Short-term hyperoxia-induced functional and morphological changes in rat hippocampus.

Excess oxygen (O(2)) levels may have a stimulating effect, but in the long term, and at high concentrations of O(2), it is harmful to the nervous system. The hippocampus is very sensitive to pathophysiological changes and altered O(2) concentrations can interfere with hippocampus-dependent learning and memory functions. In this study, we investigated the hyperoxia-induced changes in the rat hippocampus to evaluate the short-term effect of mild and severe hyperoxia. Wistar male rats were randomly divided into control (21% O(2)), mild hyperoxia (30% O(2)), and severe hyperoxia groups (100% O(2)). The O(2) exposure lasted for 60 min. Multi-channel silicon probes were used to study network oscillations and firing properties of hippocampal putative inhibitory and excitatory neurons.

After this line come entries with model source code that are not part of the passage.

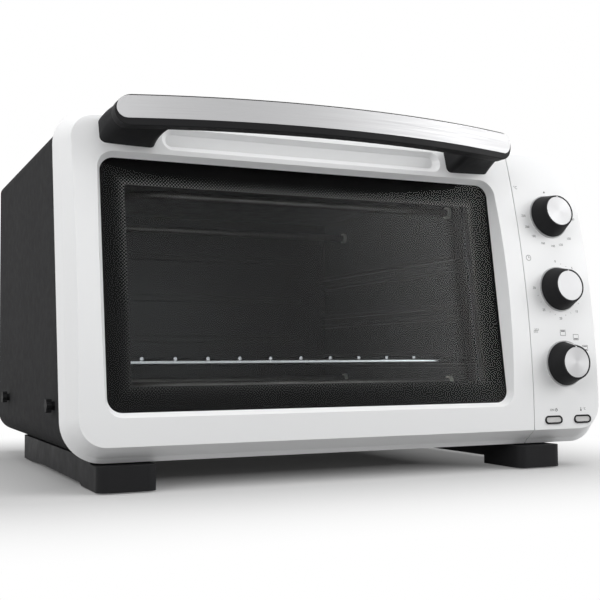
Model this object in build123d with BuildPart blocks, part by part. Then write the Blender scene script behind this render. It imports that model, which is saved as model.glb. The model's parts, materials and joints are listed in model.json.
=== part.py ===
from build123d import *
import os
from math import asin, cos, degrees, radians, sin, sqrt, tan

# Electric countertop oven with a drop-down glass door, in millimetres.
# X runs to the right, Y to the back, Z up. The origin is on the worktop, under
# the middle of the oven. The whole front leans back, so the front pieces are
# drawn on planes that lean with it: v runs up the lean, w runs forward from the
# outer face of the door glass.

# Overall form
lean = 8.47                 # degrees that the front leans back at the top
fascia_width = 456.0        # white front, door and control panel together
fascia_height = 255.0       # measured along the lean
fascia_corner = 29.0
fascia_clear = 20.6         # worktop to the front's low edge, were it upright
body_depth = 368.0          # glass face at the fascia's middle to the rear face
rim_back = 13.25            # the fascia's back edge behind the glass face
crown = 10.9                # rise of the fascia's face over the glass at mid height
crown_radius = 790.0
edge_inset = 9.5            # width of the sloping edge band, seen from the front
edge_step_in = 3.0          # where the band's two facets meet, in from the outline
edge_step_back = 10.7       # and how far behind the crowned face
fascia_wall = 3.0
panel_width = 76.0          # control panel, the front's fixed right end
parting_gap = 0.8

# Window and glass, the window placed by the white margins round it
margin_left = 30.0
margin_right = 22.0
margin_above = 39.85
margin_below = 32.85
window_corner = 10.5
bevel_side = 4.8            # spread of the bevel round the window, over its depth
bevel_bottom = 9.2
bevel_top = 6.2
bevel_depth = 11.0
window_collar = 13.0        # moulding round the window that the glass lies on
outer_glass = 4.0
inner_glass = 3.2
glass_lap = 7.0
plug_back = 22.0            # how far the inner frame reaches behind the glass face
plug_margin = 6.0
plug_corner = 12.0
inner_lap = 9.0             # width of the inner frame's lip over the inner glass

# Handle
handle_reach = 67.0         # front of the bar, forward of the leaning glass plane
handle_bow = 27.0
handle_inset = 1.0          # each end of the bar, in from the window's sides
handle_shift = 1.5          # the bar's middle, right of the window's
handle_down = 25.6          # the bar's underside, under the top of the front
handle_height = 21.5
handle_thick = 14.0
handle_round = 3.0
plate_height = 15.5
plate_drop = 0.9            # black rim that shows over the plate
plate_thick = 1.2
plate_proud = 0.2
foot_width = 41.0
foot_height = 20.8
foot_down = 22.3            # middle of the feet, under the top edge of the front
foot_in = (17.5, 20.5)      # middle of each foot, in from the bar's left and right ends
foot_flare = 11.0           # how far the feet widen inwards where they meet the bar
handle_screw = 2.0
recess_gap = 3.5            # between the finger recess and each foot
recess_height = 17.0
recess_down = 23.0
recess_floor = -1.5

# Housing
housing_inset = 12.0        # each side, in from the front's edge
housing_down = 7.6          # top of the housing, under the top of the front
housing_rise = 1.4          # underside of the housing, over the front's low edge
housing_corner = 18.0       # bottom corners
housing_top_corner = 8.0
sheet = 1.0
rear_dish = 18.0
rear_round = 6.0
flange_width = 27.0         # the wrap's bottom flanges, in from its sides
fit_gap = 0.3
vent_length = 34.0
vent_height = 3.6
gland_in = 69.0             # in from the housing's right side
gland_z = 60.0
gland_radius = 6.0
gland_proud = 3.0

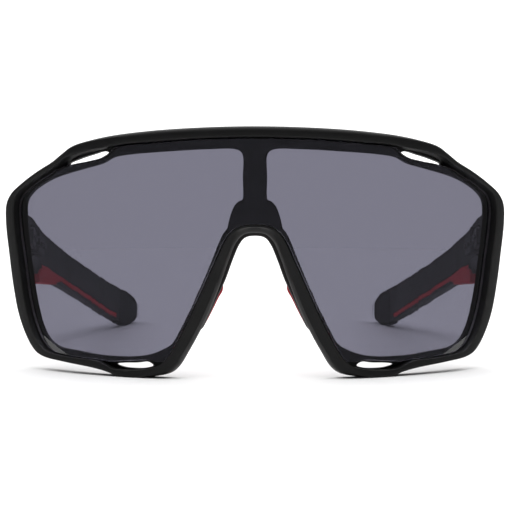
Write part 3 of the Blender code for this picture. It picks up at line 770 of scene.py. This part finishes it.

Neural damage was assessed using the Gallyas silver impregnation method. Mild hyperoxia (30% O(2)) led to the formation of moderate numbers of silver-impregnated "dark" neurons in the hippocampus. On the other hand, exposure to 100% O(2) was associated with a significant increase in the number of "dark" neurons located mostly in the hilus. The peak frequency of the delta oscillation decreased significantly in both mild and severe hyperoxia in urethane anesthetized rats. Compared to normoxia, the firing activity of pyramidal neurons under hyperoxia increased while it was more heterogeneous in putative interneurons in the cornu ammonis area 1 (CA1) and area 3 (CA3). These results indicate that short-term hyperoxia can change the firing properties of hippocampal neurons and network oscillations and damage neurons. Therefore, the use of elevated O(2) concentration inhalation in hospitals (i.e., COVID treatment and surgery) and in various non-medical scenarios (i.e., airplane emergency O(2) masks, fire-fighters, and high altitude trekkers) must be used with extreme caution.